I feel proud to say that a chapter in that work was among the first heralds of the temperance movement, a cause to which I shall cheerfully give my later as well as earlier powers.

My ambition has never been to write a novel; in the “Matron” and “Clarissa Packard” it will be seen that the story is a mere hinge for facts.

After the publication of the “Poetry of Travelling,” I opened to a notice in a review, and was greeted with, “This affectation will never do.” It has amused me since to notice how “this affectation” has spread, until we have now the “Poetry of Teaching,” and the “Poetry of Science.”;

My only pride is in my books for children. I have never thought myself a poet, only a versifier; but I know that I have learned the way to youthful hearts, and I think I have originated several styles of writing for them.

While dwelling on the above sketch, I have discovered the difficulty of autobiography, in the impossibility of referring to one’s faults. Perchance were I to detail the personal mistakes and deficiencies of this long era, I might lose the sympathy which may have followed me thus far.

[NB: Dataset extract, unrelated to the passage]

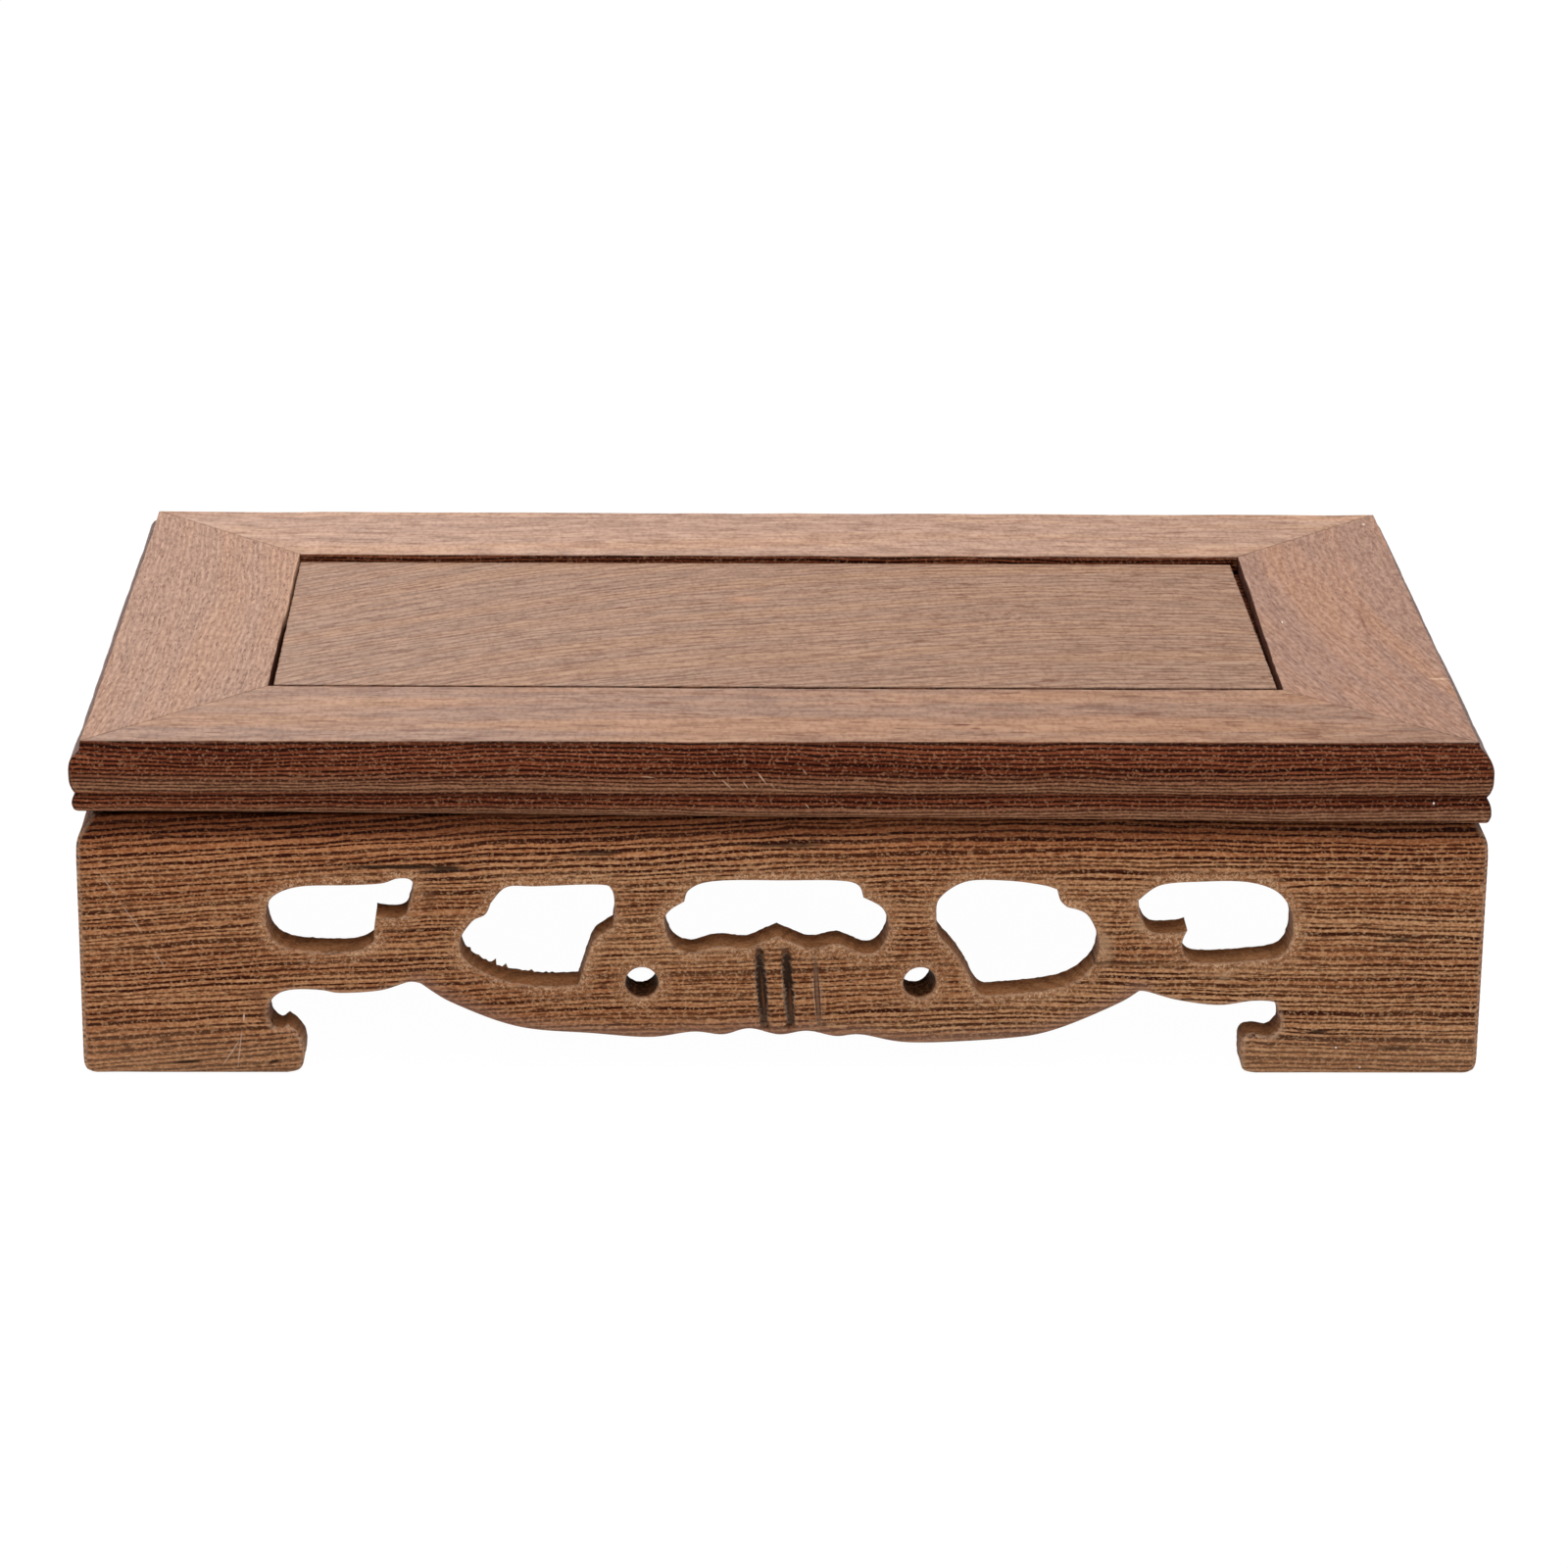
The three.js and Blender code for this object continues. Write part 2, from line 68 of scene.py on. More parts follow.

I have purposely confined myself to my earlier recollections, believing that my writings will be the best exponents of my views and experience. It would be wrong, however, for me not to allude, in passing, to one subject which has had a potent influence on my life, I refer to mesmerism or magnetic psychology. This seemingly mysterious agency, has given me relief when other human aid was hopeless, and I believe it is destined, when calmly investigated, to be, under Providence, a great remedial agent for mankind.

My Heavenly Father has called me to varied trials of joy and sorrow. I trust they have all drawn me nearer to him. I have resided in Charleston thirty-one years, and shall probably make my final resting-place in the beautiful cemetery adjoining my husband’s church—the church of my faith and my love.